2. What excites you most about making interactive work? I read the DTW blog about the Coffee and Conversation talk which suggests to audience members to let the notion of the ‘fourth wall’ go.  For “Wilderness,” were you intentionally removing the ‘fourth wall’ or were you thinking in different terms? I don’t think of the work in those terms: interactive or fourth wall. The Fourth Wall for me is a theatrical term that I don’t feel I have a relationship with right now–mainly b/c “fourth wall” is flat and square and picture-based, and I have been dealing in relationships. I think my questions very early on when I made Cartography in 2002 at The Old American Can Factory were about proximity. I wanted the audience to be close to the material. I wanted to change the physical relationship to the performer. So we played with great distance and with close proximity. And later it became a question about perspective, a freedom to relocate and reframe. To be active in how as an audience member you structure your experience by where your attention takes you. Not just by what you notice in the space but how physically close you place yourself and how you engage with it with your own presence and how that alters everything in the room for the performers and the other audience members. I wanted to create a situation, a scenario and to be clear about what that was.

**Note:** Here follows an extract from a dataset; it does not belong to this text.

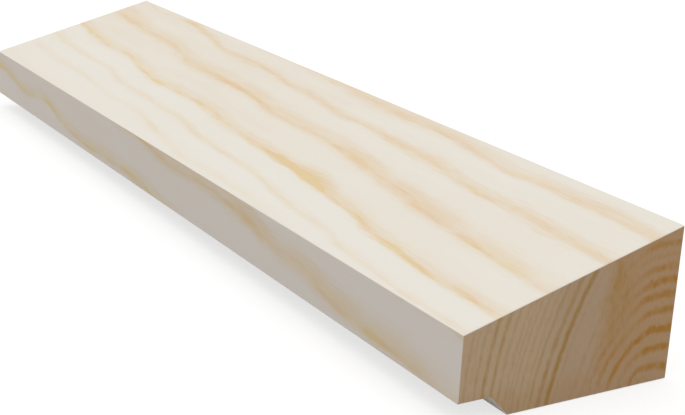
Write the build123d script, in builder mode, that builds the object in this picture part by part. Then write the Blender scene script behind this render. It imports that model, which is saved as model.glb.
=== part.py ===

3. What are essential aspects of a successful collaboration for you? For me, collaborations have been about discovering people and then finding a language. I tend to work with people b/c there is something in their approach or their way of thinking and making that I am attracted to or find infuriating or I am curious about. I like being challenged and I am often most curious about my negative reactions. My process tends to be to pile everything on, be pretty accepting of all input and then go about severely weeding. So, I suppose I need to work with people who are not too precious about what they make and who can talk about it incessantly. For me, it is all about the editing process and I am slow at it b/c I really like to consider every aspect of it. I think that can get exhausting but that is how my mind works. I never want to say “no” right away. I am interested in the possibilities I have not considered until I am absolutely convinced of a choice.


4. You went through a kind of, for want of a better word, “identity” change not too long ago. Or your work did. Or your working name did. What prompted a canary torsi? Is there something about new media and/or new mediums that serve you better?
There were a few things that prompted a canary torsi… I was having a very visceral reaction to what I felt was a pull to institutionalize: to have a 501 (c) 3–to have a company. I didn’t want a company. I so wanted to divest myself from all of that baggage on the work. I love the people I work with and I didn’t want to be their boss. I had called the group Yanira Castro + Company for years out of laziness. It seemed like that is what you did and I was young. I was at a point where it just made no sense to me anymore…I had a real aversion to it… so I decided for a name change. Only to get on the other side and feel: what the fuck! A name! The responsibility of finding the “right” name was clearly impossible… so like a good post-Judsonite… I took to the roll of the dice. And hence the name. I wanted it to be absurd b/c it felt like a ridiculous situation. But like all experiments, it came to have meaning: The Canary was a popular dance style in the 16th Century (http://www.streetswing.com/histmain/z3cnery1.htm) and one of the meanings of “torsi” is a “truncated or unfinished thing.” It was completely chance but also fortuitous… a canary torsi… an incomplete social dance.

About new media or mediums… it wasn’t so much that they serve better but that I had an interest in them, and I was interested in how encapsulated performances are in time and space and I wanted to find a way for the work to seep out of those boundaries a little bit. The fictional Twitter feeds of two lovers for Dark Horse/Black Forest served as a way to access the piece outside of the performance space and time and to have a relationship to it prior to coming into the work. It also meant that someone anywhere could have a lense into it. With Wilderness, we wanted to create a video game to accompany it. We ran out of time and sources, but I am dedicated to the idea of creating alternate worlds for a work that can be differently accessed.

5. How has your view of yourself as an artist changed in the past 10 years? 20? When I started making work I was young… right out of college… and I think my attitude was to try as many things as I could. So, I dabbled and made many 10/15/20 minute dances as experiments in a style or form. I can say that now looking back, but at the time… I was just responding to what I was seeing. It wasn’t a conscious “education”, but in hindsight… that is how you go about honing a craft. Because I was not really trained as a dancer and I was not very interested in dancing for anyone… I was just fascinated by how dances worked. I feel like my first 8 years in NYC was 101. And then at a certain point, I got bored and I think that was when I started asking better questions. And in many ways, that is when I feel I really started making my own work–in 2002 with Cartography. The work, after that, was not so much a reaction to what I was seeing but to my own questions. With time, those questions get more and more specific and personal. I am sure there will be a time when I am bored of my own questions as well and I don’t know what the next thing will be after that… what propels after that. But I trust that is the nature of making work for an extended period of time…constant relocation.